THE TASK – Going from the top of the data below, give again each line through the one containing "MULLION_X = (-0.0812, -0.0448)", both ends kept.

━━ STORED DATA ━━

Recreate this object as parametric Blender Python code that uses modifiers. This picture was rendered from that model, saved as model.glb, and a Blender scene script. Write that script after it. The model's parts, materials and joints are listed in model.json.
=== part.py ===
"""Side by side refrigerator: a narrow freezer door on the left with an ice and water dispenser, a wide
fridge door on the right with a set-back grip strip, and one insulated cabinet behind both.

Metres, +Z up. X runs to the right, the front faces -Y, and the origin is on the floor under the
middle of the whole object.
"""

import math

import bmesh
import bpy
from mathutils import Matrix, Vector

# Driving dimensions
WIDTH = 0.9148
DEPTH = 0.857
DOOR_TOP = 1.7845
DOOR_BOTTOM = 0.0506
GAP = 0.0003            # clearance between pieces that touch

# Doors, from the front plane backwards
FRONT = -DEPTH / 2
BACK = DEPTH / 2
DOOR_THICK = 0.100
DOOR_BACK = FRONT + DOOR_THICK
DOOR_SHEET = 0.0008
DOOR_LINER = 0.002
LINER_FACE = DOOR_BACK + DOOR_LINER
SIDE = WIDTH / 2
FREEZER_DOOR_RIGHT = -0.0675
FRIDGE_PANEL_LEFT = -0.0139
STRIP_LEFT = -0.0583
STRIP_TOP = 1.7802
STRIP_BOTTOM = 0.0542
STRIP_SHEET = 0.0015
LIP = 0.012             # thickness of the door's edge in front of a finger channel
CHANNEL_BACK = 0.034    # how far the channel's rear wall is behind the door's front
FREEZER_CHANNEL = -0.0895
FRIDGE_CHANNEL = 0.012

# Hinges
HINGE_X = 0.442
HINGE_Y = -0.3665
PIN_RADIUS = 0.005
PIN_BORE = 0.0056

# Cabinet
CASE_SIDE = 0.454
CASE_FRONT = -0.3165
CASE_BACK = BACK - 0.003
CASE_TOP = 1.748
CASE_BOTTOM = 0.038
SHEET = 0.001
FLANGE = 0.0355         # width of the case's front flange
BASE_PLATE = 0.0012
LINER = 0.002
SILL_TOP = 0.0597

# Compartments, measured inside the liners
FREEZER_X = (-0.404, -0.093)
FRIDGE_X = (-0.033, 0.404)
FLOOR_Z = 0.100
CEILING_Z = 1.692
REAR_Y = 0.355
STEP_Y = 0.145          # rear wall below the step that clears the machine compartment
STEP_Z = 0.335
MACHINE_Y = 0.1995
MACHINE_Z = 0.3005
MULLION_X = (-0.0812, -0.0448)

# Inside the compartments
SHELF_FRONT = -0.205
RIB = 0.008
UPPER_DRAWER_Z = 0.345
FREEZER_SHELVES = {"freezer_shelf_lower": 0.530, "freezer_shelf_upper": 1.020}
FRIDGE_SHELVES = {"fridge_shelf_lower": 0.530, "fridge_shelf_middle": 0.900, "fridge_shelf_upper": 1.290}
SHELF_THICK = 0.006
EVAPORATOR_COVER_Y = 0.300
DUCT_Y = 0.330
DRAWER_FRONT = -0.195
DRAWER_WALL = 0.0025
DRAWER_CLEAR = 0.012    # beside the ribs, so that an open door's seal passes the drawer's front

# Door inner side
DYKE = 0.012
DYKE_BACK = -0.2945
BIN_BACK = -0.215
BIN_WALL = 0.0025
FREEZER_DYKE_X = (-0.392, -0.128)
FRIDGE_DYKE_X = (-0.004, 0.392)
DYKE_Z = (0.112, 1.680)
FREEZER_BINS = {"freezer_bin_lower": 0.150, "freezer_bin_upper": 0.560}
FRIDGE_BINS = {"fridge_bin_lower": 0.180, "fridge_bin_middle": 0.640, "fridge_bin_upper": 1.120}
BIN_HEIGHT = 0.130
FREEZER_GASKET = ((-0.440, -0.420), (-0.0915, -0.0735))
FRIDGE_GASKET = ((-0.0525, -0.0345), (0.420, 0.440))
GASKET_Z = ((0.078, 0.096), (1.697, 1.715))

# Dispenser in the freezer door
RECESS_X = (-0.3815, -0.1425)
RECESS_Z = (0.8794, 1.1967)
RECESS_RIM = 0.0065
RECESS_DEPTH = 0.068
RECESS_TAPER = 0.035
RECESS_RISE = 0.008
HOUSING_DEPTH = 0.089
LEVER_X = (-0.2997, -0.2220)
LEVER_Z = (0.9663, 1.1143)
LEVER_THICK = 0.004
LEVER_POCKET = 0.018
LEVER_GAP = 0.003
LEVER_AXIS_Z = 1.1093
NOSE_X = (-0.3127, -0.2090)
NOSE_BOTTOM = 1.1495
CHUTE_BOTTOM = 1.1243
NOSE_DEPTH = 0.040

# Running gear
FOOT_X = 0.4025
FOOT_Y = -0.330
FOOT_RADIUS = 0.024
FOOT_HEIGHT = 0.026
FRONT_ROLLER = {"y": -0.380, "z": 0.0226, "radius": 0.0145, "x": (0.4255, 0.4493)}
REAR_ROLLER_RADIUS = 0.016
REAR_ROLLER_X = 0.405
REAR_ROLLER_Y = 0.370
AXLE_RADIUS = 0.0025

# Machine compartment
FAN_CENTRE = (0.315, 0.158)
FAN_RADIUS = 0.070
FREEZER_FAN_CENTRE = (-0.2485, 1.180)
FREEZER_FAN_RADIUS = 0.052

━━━

RESPONSE FOR THIS EXERCISE –
Recreate this object as parametric Blender Python code that uses modifiers. This picture was rendered from that model, saved as model.glb, and a Blender scene script. Write that script after it. The model's parts, materials and joints are listed in model.json.
=== part.py ===
"""Side by side refrigerator: a narrow freezer door on the left with an ice and water dispenser, a wide
fridge door on the right with a set-back grip strip, and one insulated cabinet behind both.

Metres, +Z up. X runs to the right, the front faces -Y, and the origin is on the floor under the
middle of the whole object.
"""

import math

import bmesh
import bpy
from mathutils import Matrix, Vector

# Driving dimensions
WIDTH = 0.9148
DEPTH = 0.857
DOOR_TOP = 1.7845
DOOR_BOTTOM = 0.0506
GAP = 0.0003            # clearance between pieces that touch

# Doors, from the front plane backwards
FRONT = -DEPTH / 2
BACK = DEPTH / 2
DOOR_THICK = 0.100
DOOR_BACK = FRONT + DOOR_THICK
DOOR_SHEET = 0.0008
DOOR_LINER = 0.002
LINER_FACE = DOOR_BACK + DOOR_LINER
SIDE = WIDTH / 2
FREEZER_DOOR_RIGHT = -0.0675
FRIDGE_PANEL_LEFT = -0.0139
STRIP_LEFT = -0.0583
STRIP_TOP = 1.7802
STRIP_BOTTOM = 0.0542
STRIP_SHEET = 0.0015
LIP = 0.012             # thickness of the door's edge in front of a finger channel
CHANNEL_BACK = 0.034    # how far the channel's rear wall is behind the door's front
FREEZER_CHANNEL = -0.0895
FRIDGE_CHANNEL = 0.012

# Hinges
HINGE_X = 0.442
HINGE_Y = -0.3665
PIN_RADIUS = 0.005
PIN_BORE = 0.0056

# Cabinet
CASE_SIDE = 0.454
CASE_FRONT = -0.3165
CASE_BACK = BACK - 0.003
CASE_TOP = 1.748
CASE_BOTTOM = 0.038
SHEET = 0.001
FLANGE = 0.0355         # width of the case's front flange
BASE_PLATE = 0.0012
LINER = 0.002
SILL_TOP = 0.0597

# Compartments, measured inside the liners
FREEZER_X = (-0.404, -0.093)
FRIDGE_X = (-0.033, 0.404)
FLOOR_Z = 0.100
CEILING_Z = 1.692
REAR_Y = 0.355
STEP_Y = 0.145          # rear wall below the step that clears the machine compartment
STEP_Z = 0.335
MACHINE_Y = 0.1995
MACHINE_Z = 0.3005
MULLION_X = (-0.0812, -0.0448)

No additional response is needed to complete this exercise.